** START **

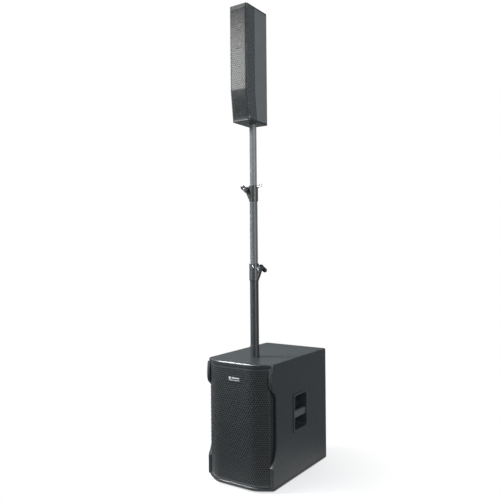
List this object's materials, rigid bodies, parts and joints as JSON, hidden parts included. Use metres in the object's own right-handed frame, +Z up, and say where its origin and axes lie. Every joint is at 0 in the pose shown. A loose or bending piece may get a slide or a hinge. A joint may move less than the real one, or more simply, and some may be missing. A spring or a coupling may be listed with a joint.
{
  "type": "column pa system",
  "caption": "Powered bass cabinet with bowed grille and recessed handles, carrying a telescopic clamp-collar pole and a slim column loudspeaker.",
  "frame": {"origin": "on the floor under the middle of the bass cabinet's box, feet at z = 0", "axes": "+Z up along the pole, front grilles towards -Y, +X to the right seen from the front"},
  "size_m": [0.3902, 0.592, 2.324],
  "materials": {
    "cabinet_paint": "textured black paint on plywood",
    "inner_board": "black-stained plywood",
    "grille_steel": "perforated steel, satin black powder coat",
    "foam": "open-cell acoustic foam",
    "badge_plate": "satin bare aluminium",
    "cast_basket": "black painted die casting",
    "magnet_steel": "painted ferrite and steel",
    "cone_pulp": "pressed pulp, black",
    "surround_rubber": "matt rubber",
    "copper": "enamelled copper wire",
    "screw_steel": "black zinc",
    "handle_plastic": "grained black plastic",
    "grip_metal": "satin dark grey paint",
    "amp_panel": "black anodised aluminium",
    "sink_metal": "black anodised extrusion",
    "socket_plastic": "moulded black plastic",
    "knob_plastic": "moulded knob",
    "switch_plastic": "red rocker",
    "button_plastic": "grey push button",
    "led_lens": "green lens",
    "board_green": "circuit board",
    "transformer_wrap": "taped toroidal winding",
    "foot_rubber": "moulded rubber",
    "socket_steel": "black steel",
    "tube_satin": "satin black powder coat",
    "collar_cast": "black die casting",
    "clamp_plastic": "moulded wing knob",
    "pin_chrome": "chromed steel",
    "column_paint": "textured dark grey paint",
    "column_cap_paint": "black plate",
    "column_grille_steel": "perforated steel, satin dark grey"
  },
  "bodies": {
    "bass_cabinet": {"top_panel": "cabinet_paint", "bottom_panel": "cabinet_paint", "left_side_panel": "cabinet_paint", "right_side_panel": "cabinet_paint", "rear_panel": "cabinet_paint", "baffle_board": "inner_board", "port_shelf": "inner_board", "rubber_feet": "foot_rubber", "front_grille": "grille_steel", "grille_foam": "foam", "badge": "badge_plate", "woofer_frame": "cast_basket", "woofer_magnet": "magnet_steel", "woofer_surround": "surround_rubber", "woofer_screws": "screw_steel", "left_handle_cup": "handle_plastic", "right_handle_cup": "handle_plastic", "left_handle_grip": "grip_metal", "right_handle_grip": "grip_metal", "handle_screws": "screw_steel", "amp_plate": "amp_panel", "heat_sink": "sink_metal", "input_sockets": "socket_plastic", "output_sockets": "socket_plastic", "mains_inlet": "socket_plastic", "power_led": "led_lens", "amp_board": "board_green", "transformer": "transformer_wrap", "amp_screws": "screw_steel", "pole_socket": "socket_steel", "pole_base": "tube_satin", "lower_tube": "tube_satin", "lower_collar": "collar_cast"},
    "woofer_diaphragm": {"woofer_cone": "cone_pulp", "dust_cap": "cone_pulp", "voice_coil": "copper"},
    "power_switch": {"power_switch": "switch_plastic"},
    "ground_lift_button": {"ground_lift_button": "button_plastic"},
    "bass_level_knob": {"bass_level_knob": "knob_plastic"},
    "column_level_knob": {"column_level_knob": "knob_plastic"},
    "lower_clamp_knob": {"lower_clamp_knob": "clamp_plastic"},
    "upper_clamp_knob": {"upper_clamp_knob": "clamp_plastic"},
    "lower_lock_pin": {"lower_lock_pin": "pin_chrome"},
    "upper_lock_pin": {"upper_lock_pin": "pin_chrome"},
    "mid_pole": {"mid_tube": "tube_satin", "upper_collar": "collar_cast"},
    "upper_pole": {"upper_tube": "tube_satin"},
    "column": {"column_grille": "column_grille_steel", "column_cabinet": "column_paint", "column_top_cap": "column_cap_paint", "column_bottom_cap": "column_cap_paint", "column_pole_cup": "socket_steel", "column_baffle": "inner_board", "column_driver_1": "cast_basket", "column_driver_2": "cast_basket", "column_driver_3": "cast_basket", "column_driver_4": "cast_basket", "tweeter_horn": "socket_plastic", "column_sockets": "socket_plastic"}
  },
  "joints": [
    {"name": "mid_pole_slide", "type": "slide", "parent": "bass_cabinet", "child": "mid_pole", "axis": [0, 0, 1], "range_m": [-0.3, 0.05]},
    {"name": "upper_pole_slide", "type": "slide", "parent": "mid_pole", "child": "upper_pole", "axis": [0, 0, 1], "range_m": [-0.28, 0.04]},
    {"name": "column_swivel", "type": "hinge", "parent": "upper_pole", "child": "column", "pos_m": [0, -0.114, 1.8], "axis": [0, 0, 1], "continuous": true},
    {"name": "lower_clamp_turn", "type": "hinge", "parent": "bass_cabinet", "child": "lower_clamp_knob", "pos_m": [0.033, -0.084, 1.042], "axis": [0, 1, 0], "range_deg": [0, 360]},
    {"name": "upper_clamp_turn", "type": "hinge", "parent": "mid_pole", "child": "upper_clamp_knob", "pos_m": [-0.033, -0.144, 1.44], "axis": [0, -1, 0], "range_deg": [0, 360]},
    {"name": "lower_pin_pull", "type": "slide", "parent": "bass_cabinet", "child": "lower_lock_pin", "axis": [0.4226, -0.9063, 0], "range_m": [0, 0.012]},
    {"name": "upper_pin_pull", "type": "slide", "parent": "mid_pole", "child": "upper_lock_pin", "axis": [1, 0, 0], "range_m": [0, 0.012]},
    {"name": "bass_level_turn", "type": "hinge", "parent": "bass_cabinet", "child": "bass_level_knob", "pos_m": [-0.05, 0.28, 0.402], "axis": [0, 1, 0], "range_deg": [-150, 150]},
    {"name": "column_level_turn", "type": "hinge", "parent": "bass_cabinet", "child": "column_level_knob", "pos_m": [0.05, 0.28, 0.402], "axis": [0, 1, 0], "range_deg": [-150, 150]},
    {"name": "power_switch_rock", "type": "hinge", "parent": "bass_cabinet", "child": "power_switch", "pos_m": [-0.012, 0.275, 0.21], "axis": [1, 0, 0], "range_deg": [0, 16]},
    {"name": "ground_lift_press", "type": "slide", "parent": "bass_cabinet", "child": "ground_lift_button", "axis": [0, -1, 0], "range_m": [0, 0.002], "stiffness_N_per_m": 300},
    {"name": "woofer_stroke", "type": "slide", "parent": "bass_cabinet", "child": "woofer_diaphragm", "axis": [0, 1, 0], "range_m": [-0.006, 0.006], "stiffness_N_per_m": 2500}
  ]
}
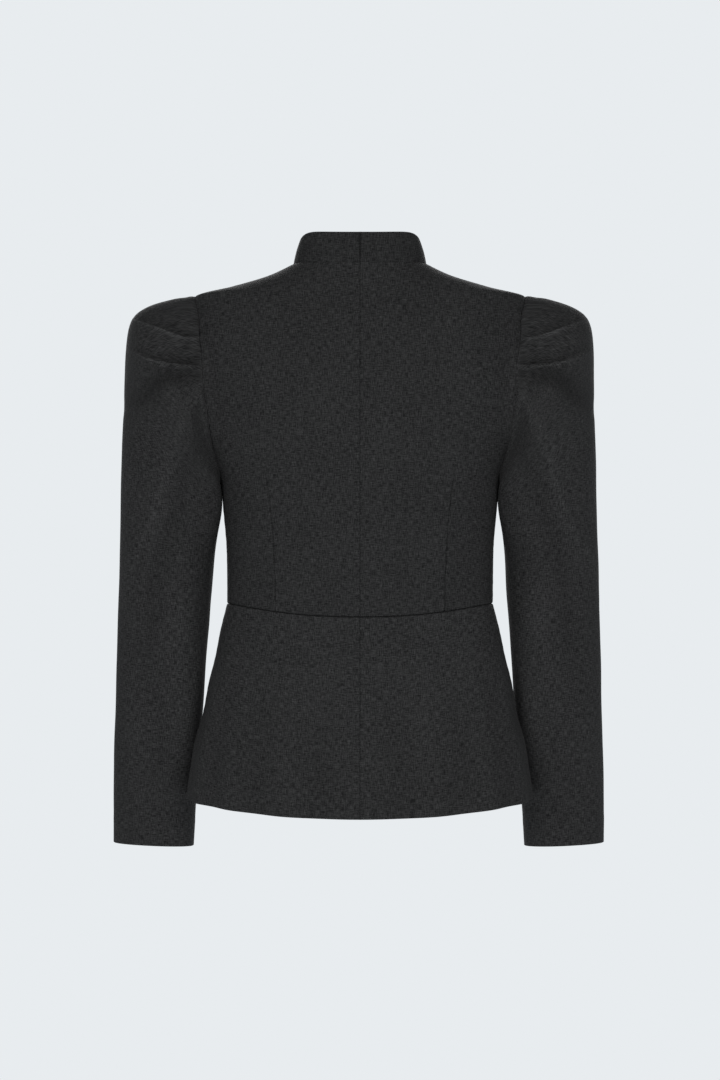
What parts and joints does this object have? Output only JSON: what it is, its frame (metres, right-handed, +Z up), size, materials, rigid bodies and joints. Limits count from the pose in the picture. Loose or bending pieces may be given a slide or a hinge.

** END **

Of the lines in this listing, report how many contain the string "handed", and give the number only.

2